- Work instructions
Write the material out again, line by line, exactly as it is.
==============================
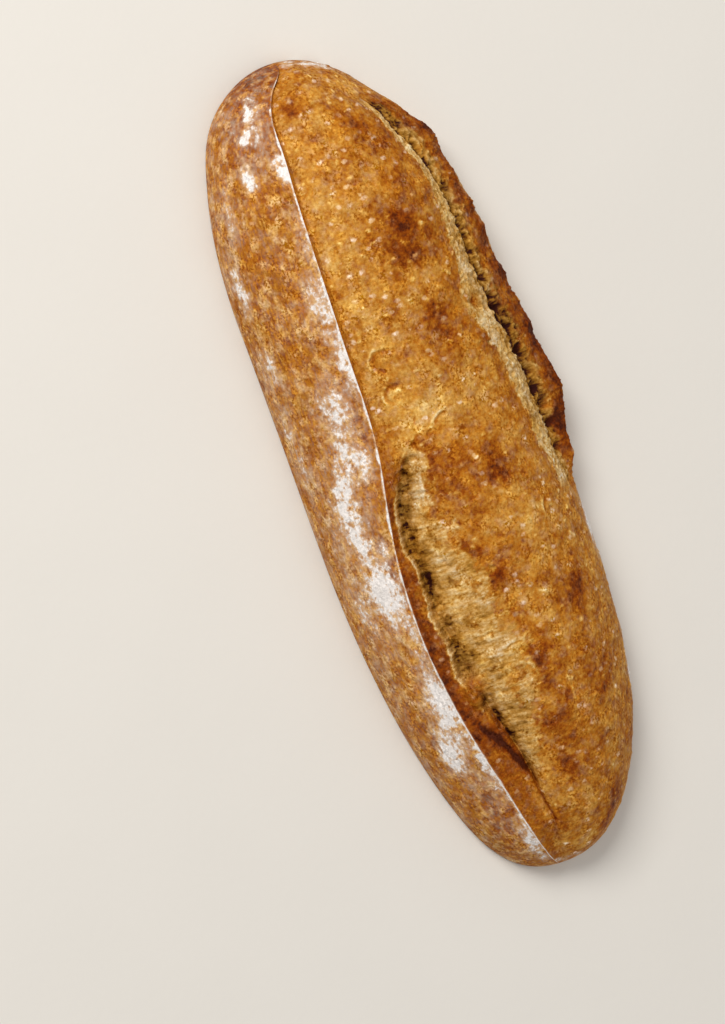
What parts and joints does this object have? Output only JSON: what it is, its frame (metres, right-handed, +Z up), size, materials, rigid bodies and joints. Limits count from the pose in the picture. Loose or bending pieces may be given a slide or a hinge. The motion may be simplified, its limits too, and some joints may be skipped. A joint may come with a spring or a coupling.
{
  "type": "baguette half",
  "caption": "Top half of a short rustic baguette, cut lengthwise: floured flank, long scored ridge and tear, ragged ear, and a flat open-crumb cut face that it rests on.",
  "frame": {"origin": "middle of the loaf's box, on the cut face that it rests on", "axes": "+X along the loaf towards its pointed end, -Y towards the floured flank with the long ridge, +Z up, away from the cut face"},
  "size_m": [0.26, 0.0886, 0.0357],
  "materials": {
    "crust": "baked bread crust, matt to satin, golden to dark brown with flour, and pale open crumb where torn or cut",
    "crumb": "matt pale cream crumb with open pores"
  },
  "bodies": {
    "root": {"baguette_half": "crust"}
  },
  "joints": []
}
==============================
- Solution to this exercise
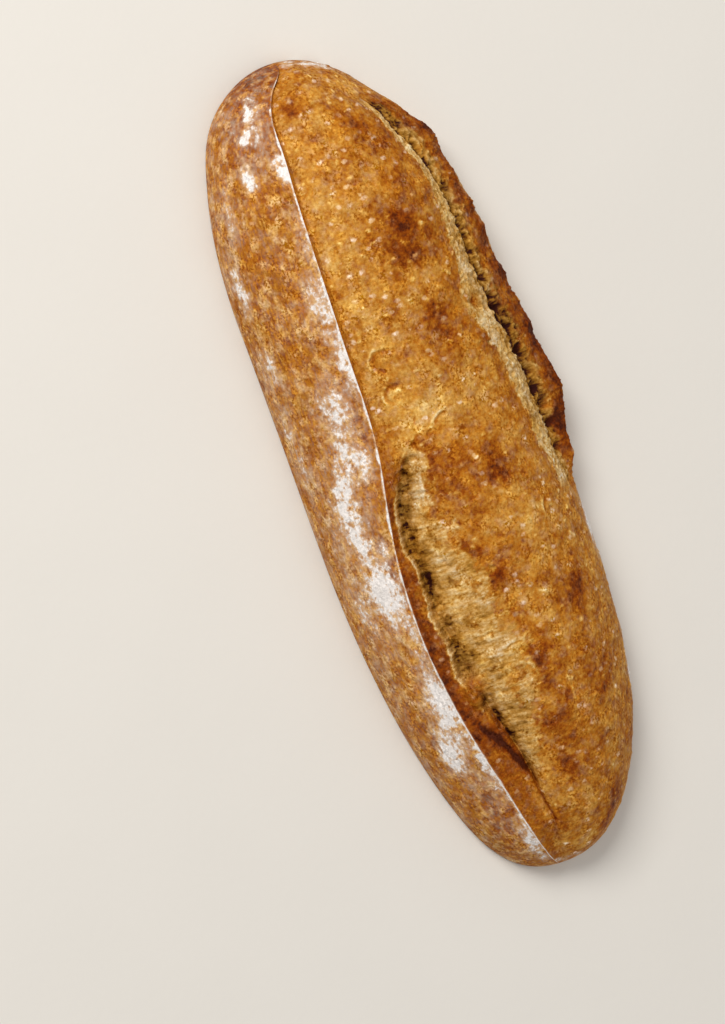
What parts and joints does this object have? Output only JSON: what it is, its frame (metres, right-handed, +Z up), size, materials, rigid bodies and joints. Limits count from the pose in the picture. Loose or bending pieces may be given a slide or a hinge. The motion may be simplified, its limits too, and some joints may be skipped. A joint may come with a spring or a coupling.
{
  "type": "baguette half",
  "caption": "Top half of a short rustic baguette, cut lengthwise: floured flank, long scored ridge and tear, ragged ear, and a flat open-crumb cut face that it rests on.",
  "frame": {"origin": "middle of the loaf's box, on the cut face that it rests on", "axes": "+X along the loaf towards its pointed end, -Y towards the floured flank with the long ridge, +Z up, away from the cut face"},
  "size_m": [0.26, 0.0886, 0.0357],
  "materials": {
    "crust": "baked bread crust, matt to satin, golden to dark brown with flour, and pale open crumb where torn or cut",
    "crumb": "matt pale cream crumb with open pores"
  },
  "bodies": {
    "root": {"baguette_half": "crust"}
  },
  "joints": []
}